The free market also accelerated the rise of grain traders, who today move an estimated 90% of the country’s grain. This significantly expanded the client base for road transporters. Terblanche illustrated this growth using his own company: Grain Carriers had around ten clients in 1996, grew to 50 by 2014, and reached around 150 by 2025.
In recent years, collaboration between traders and transporters has evolved into the so-called ‘mill-door’ model, which today is probably the most popular way of delivering grain. In this system, the trader completes a transaction with a miller and appoints a transporter to deliver to a specific mill within a specific timeframe. Responsibility for delivery rests with the trader and the transporter.

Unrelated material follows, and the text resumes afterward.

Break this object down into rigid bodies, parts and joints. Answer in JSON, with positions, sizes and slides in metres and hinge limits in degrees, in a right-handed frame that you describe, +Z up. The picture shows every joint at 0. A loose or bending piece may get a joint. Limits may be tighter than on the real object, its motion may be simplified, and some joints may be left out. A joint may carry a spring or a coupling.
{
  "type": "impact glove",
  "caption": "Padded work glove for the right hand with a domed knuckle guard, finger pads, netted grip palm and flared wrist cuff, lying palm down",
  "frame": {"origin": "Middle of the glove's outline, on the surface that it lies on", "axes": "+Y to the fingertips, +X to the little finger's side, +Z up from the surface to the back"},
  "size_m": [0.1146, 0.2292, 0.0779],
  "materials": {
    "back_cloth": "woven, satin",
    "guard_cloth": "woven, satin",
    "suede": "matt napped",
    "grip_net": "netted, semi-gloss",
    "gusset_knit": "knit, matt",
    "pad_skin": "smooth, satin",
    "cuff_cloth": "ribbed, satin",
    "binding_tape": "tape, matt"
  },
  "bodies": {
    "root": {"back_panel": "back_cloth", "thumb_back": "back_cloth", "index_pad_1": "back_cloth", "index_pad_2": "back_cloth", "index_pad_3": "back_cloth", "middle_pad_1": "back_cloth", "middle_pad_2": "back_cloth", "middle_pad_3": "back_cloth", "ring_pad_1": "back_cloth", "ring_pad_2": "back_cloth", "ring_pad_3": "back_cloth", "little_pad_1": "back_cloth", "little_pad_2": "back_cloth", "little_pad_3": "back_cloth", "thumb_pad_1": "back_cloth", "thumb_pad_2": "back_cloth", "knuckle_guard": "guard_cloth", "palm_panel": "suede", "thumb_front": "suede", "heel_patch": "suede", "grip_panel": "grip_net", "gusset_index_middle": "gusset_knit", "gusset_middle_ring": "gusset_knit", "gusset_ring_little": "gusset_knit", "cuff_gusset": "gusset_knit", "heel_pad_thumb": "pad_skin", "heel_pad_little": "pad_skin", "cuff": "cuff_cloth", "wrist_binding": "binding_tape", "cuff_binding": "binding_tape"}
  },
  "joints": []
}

Structure of the value chain Terblanche identified four main participants in the grain transport value chain: traders, storage operators, transporters, and receivers. A strong relationship between the traders and transporters in this chain is essential.
The roles of the various stakeholders are well established. Traders purchase grain, manage risk through hedging, sell to buyers, and coordinate logistics. Storage operators – whether cooperatives, agricultural companies, or producers with on-farm facilities – are a well-organised segment of the value chain that efficiently manage stock and quality. Temporary storage solutions are also popular. These operators play a crucial role in regulatory compliance, including vehicle verification and weight control to prevent fraud.
Road transporters form the third segment of the value chain and have demonstrated their capacity to move grain efficiently, in compliance with regulations, and at competitive rates. They also make use of advanced technology to ensure operational security.
However, the final segment – the grain receivers, such as processors and by-product distributors – represents the weakest link in the chain. This sector faces significant technological challenges.
Bottlenecks and inefficiencies Most intake facilities were built for rail rather than road transport, resulting in inefficiencies when handling trucks. Poor infrastructure maintenance further exacerbates these challenges.
The mill-door model does not help to alleviate these challenges. With multiple transporters delivering to the same site, inadequate planning and limited infrastructure capacity often lead to delays. In many cases, the receiver is also the sender, as raw products are received and processed products are transported onwards. Very often, the same vehicle that delivered the raw product is scheduled to reload the processed product. However, delays and insufficiencies pose a huge challenge.
This weak link in the value chain comes with cost implications. Some of these implications are fewer loads per truck, which means more trucks on the road and fewer kilometres per truck, which in turn drives up costs. Terblanche illustrated this with a practical example: the fixed monthly cost of a new truck and trailer can be around R132 423. At 5 000km per month, this equates to a fixed cost of R26,48/km. At 10 000km it comes down to R13,24, and at 14 000km to R9,46. This is the effect that inefficiencies, and therefore less than optimal kilometres per truck per month, have on transport costs.
Challenges facing transporters Apart from this obvious constraint, the industry faces several other challenges. Rising driver costs are a concern, as well as the National Bargaining Council, which Terblanche described as disconnected from industry realities. Drivers often spend long periods away from home and may not cover enough distance to earn a substantial income. As with so many of the state institutions, there is a lack of understanding of specific industry-related problems.
Road conditions are deteriorating despite maintenance efforts, and existing infrastructure struggles to accommodate heavy vehicle volumes. This underscores the need to revitalise a reliable component of rail transport.
Operational disruptions, such as strikes and protests, sometimes involving road closures and vehicle burnings, result in substantial financial losses. Escalating toll fees, fuel levies, and Road Accident Fund contributions further increase cost pressures.
In addition, the industry must contend with rapidly rising input costs, particularly for vehicle replacement, as well as the ever-present risks of theft and hijackings.
Conclusion
Despite these challenges, Terblanche urged stakeholders to be proactive and collaborative. Improving coordination across the value chain and engaging constructively with all parties is essential. “We have to take control and request that millers manage their delivery infrastructure to improve efficiency. Ultimately, the goal is to perform well even on our worst days.”